> **Problem to solve**
Without the pictures, give the entries below again exactly as written.

> **Data supplied**
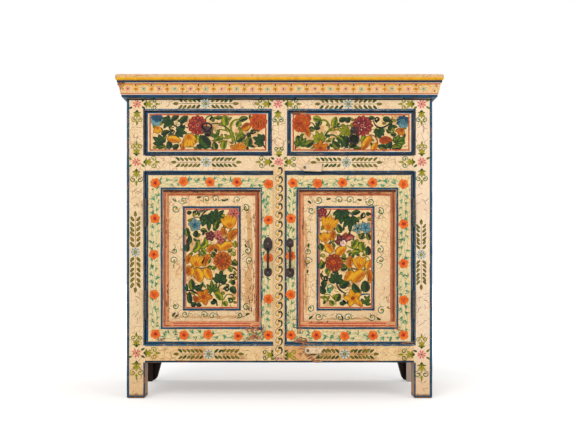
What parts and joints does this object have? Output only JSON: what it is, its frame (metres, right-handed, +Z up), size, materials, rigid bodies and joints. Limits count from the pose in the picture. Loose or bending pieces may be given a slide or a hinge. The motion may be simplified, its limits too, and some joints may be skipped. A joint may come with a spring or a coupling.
{
  "type": "desktop cabinet with doors",
  "caption": "Painted wooden cabinet on legs: framed doors with raised panels, a cover strip and turn-buttons, under side-by-side drawers with ring pulls and a moulded top.",
  "frame": {"origin": "on the floor, under the middle of the whole object's box, raised ring pull included", "axes": "+Z up, the doors and drawers face -Y, +X to the right seen from the front"},
  "size_m": [0.897, 0.4176, 0.889],
  "materials": {
    "cream_paint": "aged matt paint",
    "blue_paint": "worn matt paint",
    "red_paint": "worn matt paint",
    "bare_wood": "unfinished",
    "black_iron": "blackened",
    "steel_screws": "dull"
  },
  "bodies": {
    "carcase": {"back_boards": "bare_wood", "bottom_front_rail": "cream_paint", "cornice_beads": "blue_paint", "cornice_fillets": "blue_paint", "cupboard_floor": "bare_wood", "door_head_stop": "bare_wood", "drawer_divider": "cream_paint", "drawer_guides": "bare_wood", "drawer_kickers": "bare_wood", "drawer_runners": "bare_wood", "dust_board": "bare_wood", "frame_hinge_leaves": "black_iron", "frame_screws": "steel_screws", "front_frieze": "cream_paint", "front_left_post": "cream_paint", "front_right_post": "cream_paint", "hinge_pins": "black_iron", "middle_front_rail": "cream_paint", "rear_left_post": "cream_paint", "rear_leg_brackets": "bare_wood", "rear_rails": "bare_wood", "rear_right_post": "cream_paint", "shelf": "bare_wood", "shelf_cleats": "bare_wood", "side_friezes": "cream_paint", "side_panels": "cream_paint", "side_rails": "cream_paint", "top_board": "cream_paint", "top_front_rail": "cream_paint"},
    "left_door": {"left_door_fasteners": "steel_screws", "left_door_hinge_leaves": "black_iron", "left_door_hinge_stile": "cream_paint", "left_door_meeting_stile": "cream_paint", "left_door_moulding": "red_paint", "left_door_panel": "cream_paint", "left_door_pull": "black_iron", "left_door_rails": "cream_paint"},
    "right_door": {"right_door_astragal": "cream_paint", "right_door_fasteners": "steel_screws", "right_door_hinge_leaves": "black_iron", "right_door_hinge_stile": "cream_paint", "right_door_meeting_stile": "cream_paint", "right_door_moulding": "red_paint", "right_door_panel": "cream_paint", "right_door_pull": "black_iron", "right_door_rails": "cream_paint"},
    "left_drawer": {"left_drawer_back": "bare_wood", "left_drawer_bottom": "bare_wood", "left_drawer_front": "cream_paint", "left_drawer_sides": "bare_wood", "left_ring_bracket": "black_iron"},
    "right_drawer": {"right_drawer_back": "bare_wood", "right_drawer_bottom": "bare_wood", "right_drawer_front": "cream_paint", "right_drawer_sides": "bare_wood", "right_ring_bracket": "black_iron"},
    "left_ring": {"left_ring": "black_iron"},
    "right_ring": {"right_ring": "black_iron"},
    "top_turn_button": {"top_turn_button": "cream_paint"},
    "bottom_turn_button": {"bottom_turn_button": "cream_paint"}
  },
  "joints": [
    {"name": "right_door_hinge", "type": "hinge", "parent": "carcase", "child": "right_door", "pos_m": [0.3689, -0.17484, 0.3845], "axis": [0, 0, 1], "range_deg": [0, 165]},
    {"name": "left_door_hinge", "type": "hinge", "parent": "carcase", "child": "left_door", "pos_m": [-0.3689, -0.17484, 0.3845], "axis": [0, 0, -1], "range_deg": [0, 165]},
    {"name": "left_drawer_slide", "type": "slide", "parent": "carcase", "child": "left_drawer", "axis": [0, -1, 0], "range_m": [0, 0.26]},
    {"name": "right_drawer_slide", "type": "slide", "parent": "carcase", "child": "right_drawer", "axis": [0, -1, 0], "range_m": [0, 0.26]},
    {"name": "left_ring_swing", "type": "hinge", "parent": "left_drawer", "child": "left_ring", "pos_m": [-0.198, -0.17224, 0.731], "axis": [-1, 0, 0], "range_deg": [-128, 28]},
    {"name": "right_ring_swing", "type": "hinge", "parent": "right_drawer", "child": "right_ring", "pos_m": [0.205, -0.17224, 0.74], "axis": [-1, 0, 0], "range_deg": [-6, 150]},
    {"name": "top_button_turn", "type": "hinge", "parent": "carcase", "child": "top_turn_button", "pos_m": [0.069, -0.17504, 0.6353], "axis": [0, 1, 0], "range_deg": [-20, 130]},
    {"name": "bottom_button_turn", "type": "hinge", "parent": "carcase", "child": "bottom_turn_button", "pos_m": [0.0777, -0.17504, 0.1328], "axis": [0, -1, 0], "range_deg": [-20, 130]}
  ],
  "couplings": [
    {"joint": "left_door_hinge", "follows": "right_door_hinge", "ratio": 1}
  ]
}
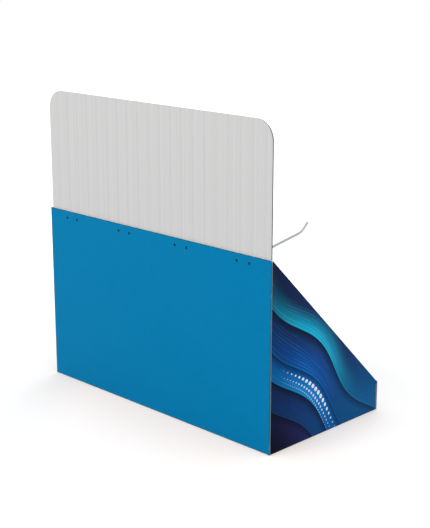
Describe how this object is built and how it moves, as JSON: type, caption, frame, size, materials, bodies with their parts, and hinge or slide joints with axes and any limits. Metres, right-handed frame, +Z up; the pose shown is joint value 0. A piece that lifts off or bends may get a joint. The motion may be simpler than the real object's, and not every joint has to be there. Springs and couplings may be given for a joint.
{
  "type": "counter display stand",
  "caption": "Counter display stand folded from thin corrugated board: open tray with sloping sides, tall header card and wire hooks along its back panel.",
  "frame": {"origin": "middle of the footprint, on the surface that the stand rests on", "axes": "+X across the stand, to the right as seen from behind; +Y from the back panel to the front lip; +Z up"},
  "size_m": [0.4002, 0.2042, 0.3935],
  "materials": {
    "tray_board": "matte uncoated inner liner, light grey",
    "header_board": "matte uncoated liner, light grey with faint flute lines",
    "blue_print": "satin varnished print, plain blue",
    "navy_print": "satin varnished print, navy",
    "royal_print": "satin varnished print, royal blue",
    "cyan_print": "satin varnished print, cyan",
    "hook_wire": "bright zinc-plated steel wire"
  },
  "bodies": {
    "root": {"tray": "tray_board", "header_card": "header_board", "back_print": "blue_print", "lip_print": "blue_print", "header_print": "blue_print", "left_print_navy": "navy_print", "left_print_royal": "royal_print", "left_print_cyan": "cyan_print", "right_print_navy": "navy_print", "right_print_royal": "royal_print", "right_print_cyan": "cyan_print", "hook_1": "hook_wire", "hook_2": "hook_wire", "hook_3": "hook_wire", "hook_4": "hook_wire"}
  },
  "joints": []
}
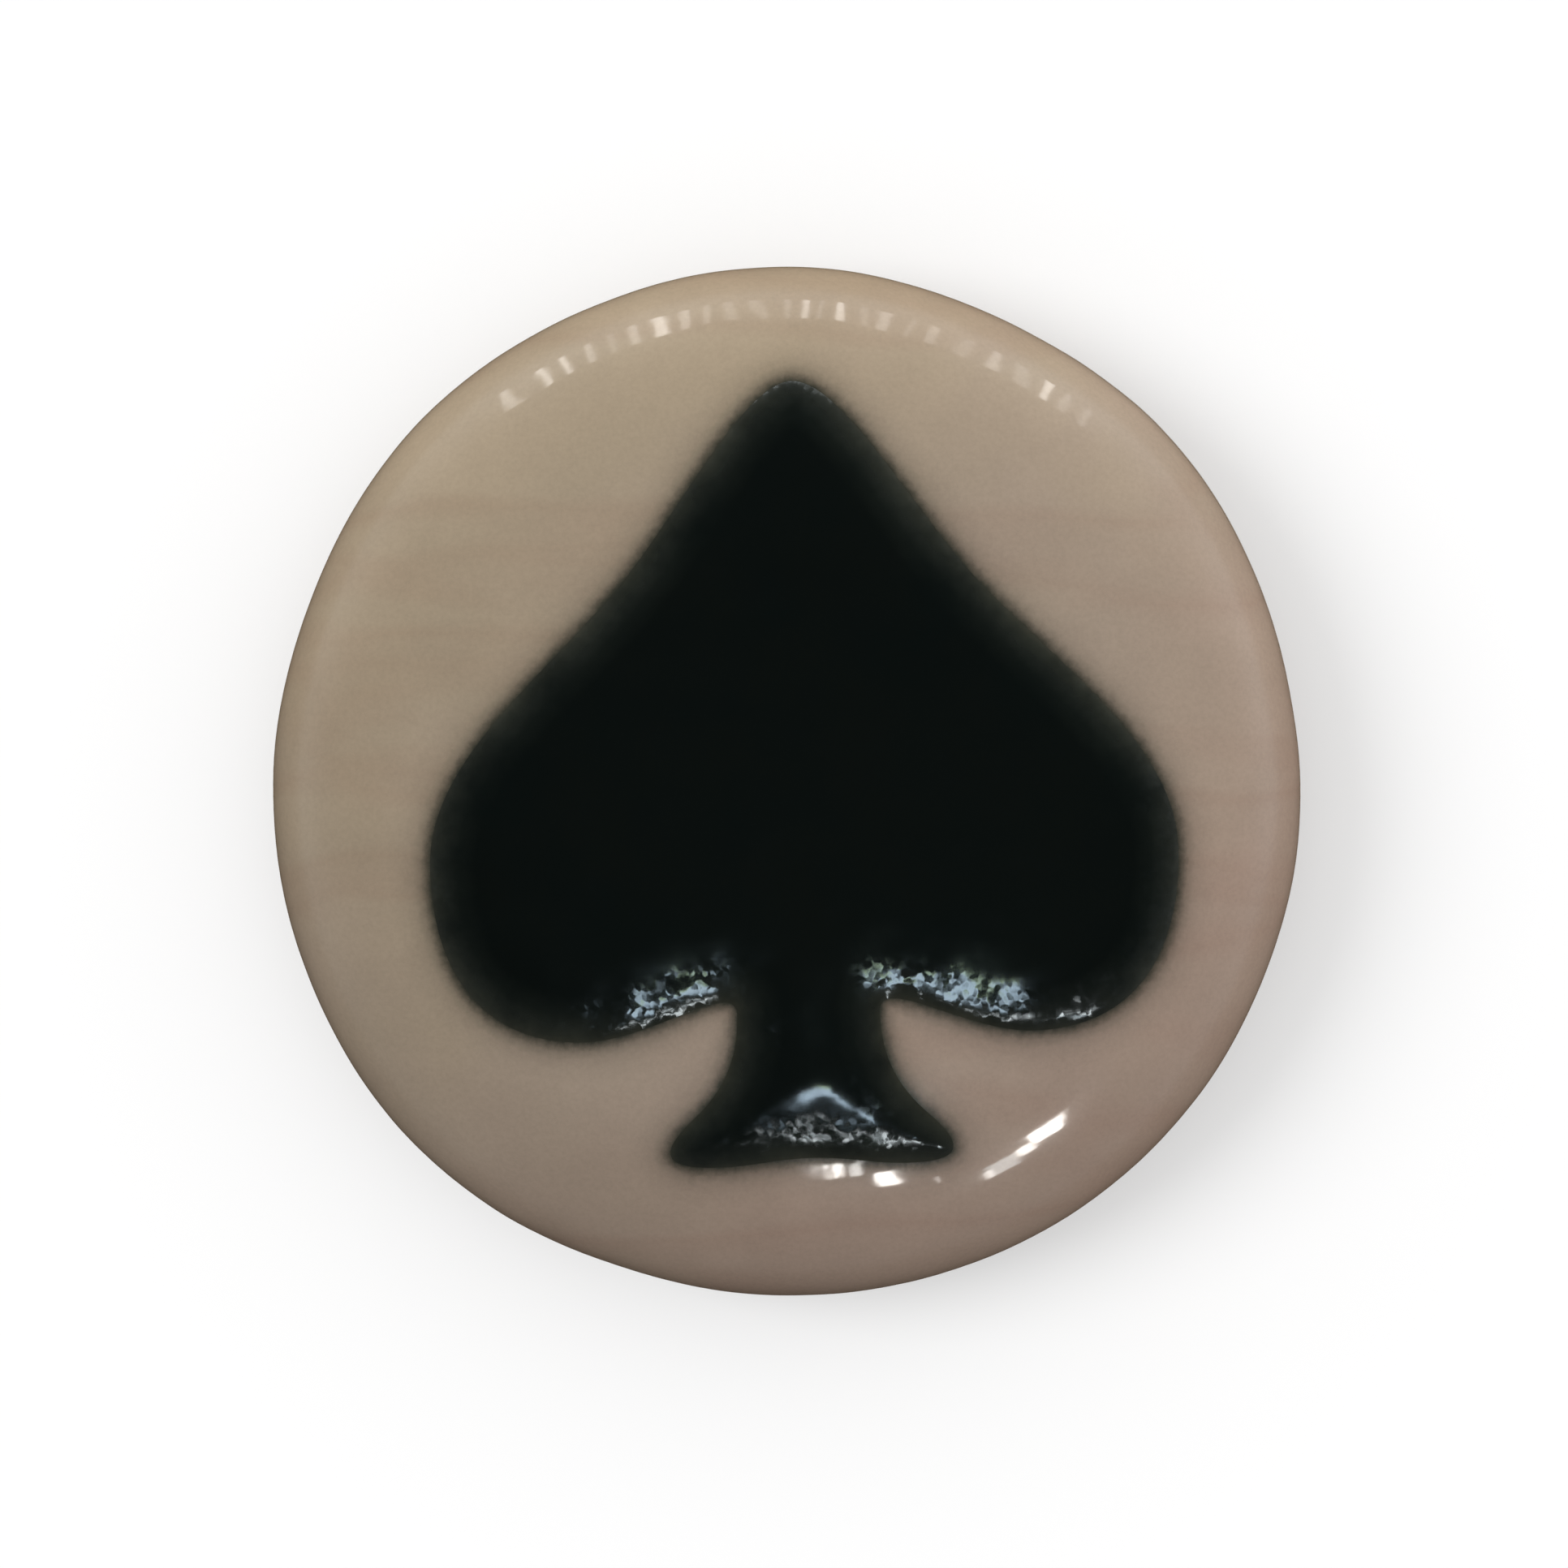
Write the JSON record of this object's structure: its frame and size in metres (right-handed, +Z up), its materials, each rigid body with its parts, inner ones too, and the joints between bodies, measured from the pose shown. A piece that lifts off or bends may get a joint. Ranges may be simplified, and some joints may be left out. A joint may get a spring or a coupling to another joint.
{
  "type": "dealer button",
  "caption": "Round, slightly domed dealer button of glazed pottery: a clay body with a bare foot, a pale gloss glaze coat and a raised black spade mark.",
  "frame": {"origin": "middle of the bare foot, on the table", "axes": "+Z up out of the marked face, +Y towards the spade's tip, +X to the spade's right as it is read"},
  "size_m": [0.04, 0.04, 0.0089],
  "materials": {
    "fired_clay": "bare fired clay, matt and slightly gritty",
    "beige_glaze": "opaque warm beige gloss glaze, faintly mottled and streaked",
    "black_glaze": "thick black gloss glaze with a greenish cast and a fine crystalline surface"
  },
  "bodies": {
    "root": {"clay_body": "fired_clay", "glaze_coat": "beige_glaze", "face_mark": "black_glaze"}
  },
  "joints": []
}
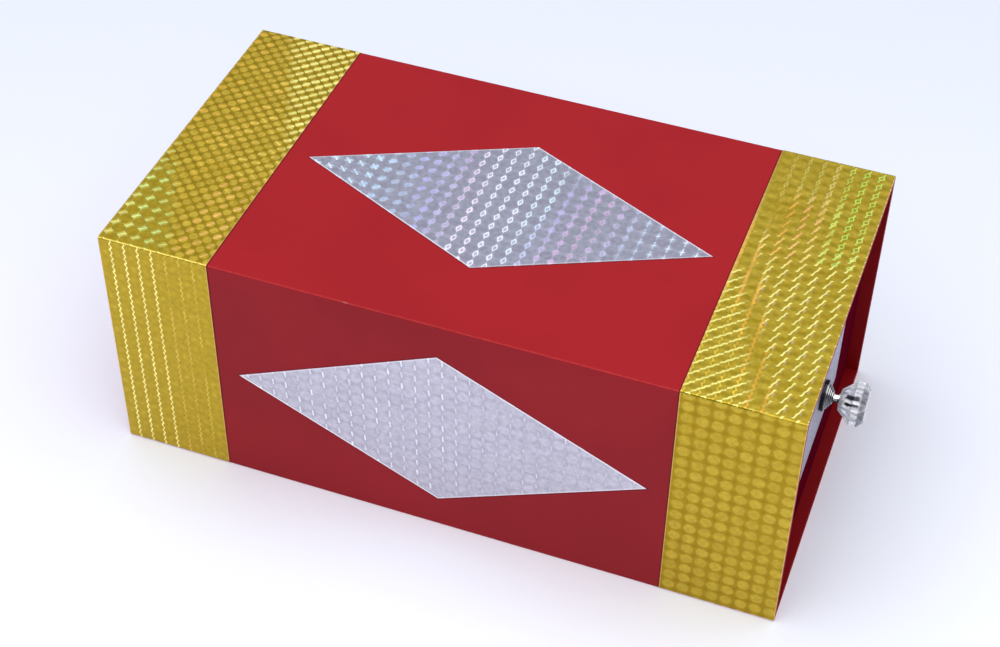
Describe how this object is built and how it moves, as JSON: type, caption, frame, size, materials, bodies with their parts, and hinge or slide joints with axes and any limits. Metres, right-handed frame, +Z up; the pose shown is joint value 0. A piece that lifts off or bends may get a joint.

> **The reply**
What parts and joints does this object have? Output only JSON: what it is, its frame (metres, right-handed, +Z up), size, materials, rigid bodies and joints. Limits count from the pose in the picture. Loose or bending pieces may be given a slide or a hinge. The motion may be simplified, its limits too, and some joints may be skipped. A joint may come with a spring or a coupling.
{
  "type": "desktop cabinet with doors",
  "caption": "Painted wooden cabinet on legs: framed doors with raised panels, a cover strip and turn-buttons, under side-by-side drawers with ring pulls and a moulded top.",
  "frame": {"origin": "on the floor, under the middle of the whole object's box, raised ring pull included", "axes": "+Z up, the doors and drawers face -Y, +X to the right seen from the front"},
  "size_m": [0.897, 0.4176, 0.889],
  "materials": {
    "cream_paint": "aged matt paint",
    "blue_paint": "worn matt paint",
    "red_paint": "worn matt paint",
    "bare_wood": "unfinished",
    "black_iron": "blackened",
    "steel_screws": "dull"
  },
  "bodies": {
    "carcase": {"back_boards": "bare_wood", "bottom_front_rail": "cream_paint", "cornice_beads": "blue_paint", "cornice_fillets": "blue_paint", "cupboard_floor": "bare_wood", "door_head_stop": "bare_wood", "drawer_divider": "cream_paint", "drawer_guides": "bare_wood", "drawer_kickers": "bare_wood", "drawer_runners": "bare_wood", "dust_board": "bare_wood", "frame_hinge_leaves": "black_iron", "frame_screws": "steel_screws", "front_frieze": "cream_paint", "front_left_post": "cream_paint", "front_right_post": "cream_paint", "hinge_pins": "black_iron", "middle_front_rail": "cream_paint", "rear_left_post": "cream_paint", "rear_leg_brackets": "bare_wood", "rear_rails": "bare_wood", "rear_right_post": "cream_paint", "shelf": "bare_wood", "shelf_cleats": "bare_wood", "side_friezes": "cream_paint", "side_panels": "cream_paint", "side_rails": "cream_paint", "top_board": "cream_paint", "top_front_rail": "cream_paint"},
    "left_door": {"left_door_fasteners": "steel_screws", "left_door_hinge_leaves": "black_iron", "left_door_hinge_stile": "cream_paint", "left_door_meeting_stile": "cream_paint", "left_door_moulding": "red_paint", "left_door_panel": "cream_paint", "left_door_pull": "black_iron", "left_door_rails": "cream_paint"},
    "right_door": {"right_door_astragal": "cream_paint", "right_door_fasteners": "steel_screws", "right_door_hinge_leaves": "black_iron", "right_door_hinge_stile": "cream_paint", "right_door_meeting_stile": "cream_paint", "right_door_moulding": "red_paint", "right_door_panel": "cream_paint", "right_door_pull": "black_iron", "right_door_rails": "cream_paint"},
    "left_drawer": {"left_drawer_back": "bare_wood", "left_drawer_bottom": "bare_wood", "left_drawer_front": "cream_paint", "left_drawer_sides": "bare_wood", "left_ring_bracket": "black_iron"},
    "right_drawer": {"right_drawer_back": "bare_wood", "right_drawer_bottom": "bare_wood", "right_drawer_front": "cream_paint", "right_drawer_sides": "bare_wood", "right_ring_bracket": "black_iron"},
    "left_ring": {"left_ring": "black_iron"},
    "right_ring": {"right_ring": "black_iron"},
    "top_turn_button": {"top_turn_button": "cream_paint"},
    "bottom_turn_button": {"bottom_turn_button": "cream_paint"}
  },
  "joints": [
    {"name": "right_door_hinge", "type": "hinge", "parent": "carcase", "child": "right_door", "pos_m": [0.3689, -0.17484, 0.3845], "axis": [0, 0, 1], "range_deg": [0, 165]},
    {"name": "left_door_hinge", "type": "hinge", "parent": "carcase", "child": "left_door", "pos_m": [-0.3689, -0.17484, 0.3845], "axis": [0, 0, -1], "range_deg": [0, 165]},
    {"name": "left_drawer_slide", "type": "slide", "parent": "carcase", "child": "left_drawer", "axis": [0, -1, 0], "range_m": [0, 0.26]},
    {"name": "right_drawer_slide", "type": "slide", "parent": "carcase", "child": "right_drawer", "axis": [0, -1, 0], "range_m": [0, 0.26]},
    {"name": "left_ring_swing", "type": "hinge", "parent": "left_drawer", "child": "left_ring", "pos_m": [-0.198, -0.17224, 0.731], "axis": [-1, 0, 0], "range_deg": [-128, 28]},
    {"name": "right_ring_swing", "type": "hinge", "parent": "right_drawer", "child": "right_ring", "pos_m": [0.205, -0.17224, 0.74], "axis": [-1, 0, 0], "range_deg": [-6, 150]},
    {"name": "top_button_turn", "type": "hinge", "parent": "carcase", "child": "top_turn_button", "pos_m": [0.069, -0.17504, 0.6353], "axis": [0, 1, 0], "range_deg": [-20, 130]},
    {"name": "bottom_button_turn", "type": "hinge", "parent": "carcase", "child": "bottom_turn_button", "pos_m": [0.0777, -0.17504, 0.1328], "axis": [0, -1, 0], "range_deg": [-20, 130]}
  ],
  "couplings": [
    {"joint": "left_door_hinge", "follows": "right_door_hinge", "ratio": 1}
  ]
}
Describe how this object is built and how it moves, as JSON: type, caption, frame, size, materials, bodies with their parts, and hinge or slide joints with axes and any limits. Metres, right-handed frame, +Z up; the pose shown is joint value 0. A piece that lifts off or bends may get a joint. The motion may be simpler than the real object's, and not every joint has to be there. Springs and couplings may be given for a joint.
{
  "type": "counter display stand",
  "caption": "Counter display stand folded from thin corrugated board: open tray with sloping sides, tall header card and wire hooks along its back panel.",
  "frame": {"origin": "middle of the footprint, on the surface that the stand rests on", "axes": "+X across the stand, to the right as seen from behind; +Y from the back panel to the front lip; +Z up"},
  "size_m": [0.4002, 0.2042, 0.3935],
  "materials": {
    "tray_board": "matte uncoated inner liner, light grey",
    "header_board": "matte uncoated liner, light grey with faint flute lines",
    "blue_print": "satin varnished print, plain blue",
    "navy_print": "satin varnished print, navy",
    "royal_print": "satin varnished print, royal blue",
    "cyan_print": "satin varnished print, cyan",
    "hook_wire": "bright zinc-plated steel wire"
  },
  "bodies": {
    "root": {"tray": "tray_board", "header_card": "header_board", "back_print": "blue_print", "lip_print": "blue_print", "header_print": "blue_print", "left_print_navy": "navy_print", "left_print_royal": "royal_print", "left_print_cyan": "cyan_print", "right_print_navy": "navy_print", "right_print_royal": "royal_print", "right_print_cyan": "cyan_print", "hook_1": "hook_wire", "hook_2": "hook_wire", "hook_3": "hook_wire", "hook_4": "hook_wire"}
  },
  "joints": []
}
Write the JSON record of this object's structure: its frame and size in metres (right-handed, +Z up), its materials, each rigid body with its parts, inner ones too, and the joints between bodies, measured from the pose shown. A piece that lifts off or bends may get a joint. Ranges may be simplified, and some joints may be left out. A joint may get a spring or a coupling to another joint.
{
  "type": "dealer button",
  "caption": "Round, slightly domed dealer button of glazed pottery: a clay body with a bare foot, a pale gloss glaze coat and a raised black spade mark.",
  "frame": {"origin": "middle of the bare foot, on the table", "axes": "+Z up out of the marked face, +Y towards the spade's tip, +X to the spade's right as it is read"},
  "size_m": [0.04, 0.04, 0.0089],
  "materials": {
    "fired_clay": "bare fired clay, matt and slightly gritty",
    "beige_glaze": "opaque warm beige gloss glaze, faintly mottled and streaked",
    "black_glaze": "thick black gloss glaze with a greenish cast and a fine crystalline surface"
  },
  "bodies": {
    "root": {"clay_body": "fired_clay", "glaze_coat": "beige_glaze", "face_mark": "black_glaze"}
  },
  "joints": []
}
Describe how this object is built and how it moves, as JSON: type, caption, frame, size, materials, bodies with their parts, and hinge or slide joints with axes and any limits. Metres, right-handed frame, +Z up; the pose shown is joint value 0. A piece that lifts off or bends may get a joint.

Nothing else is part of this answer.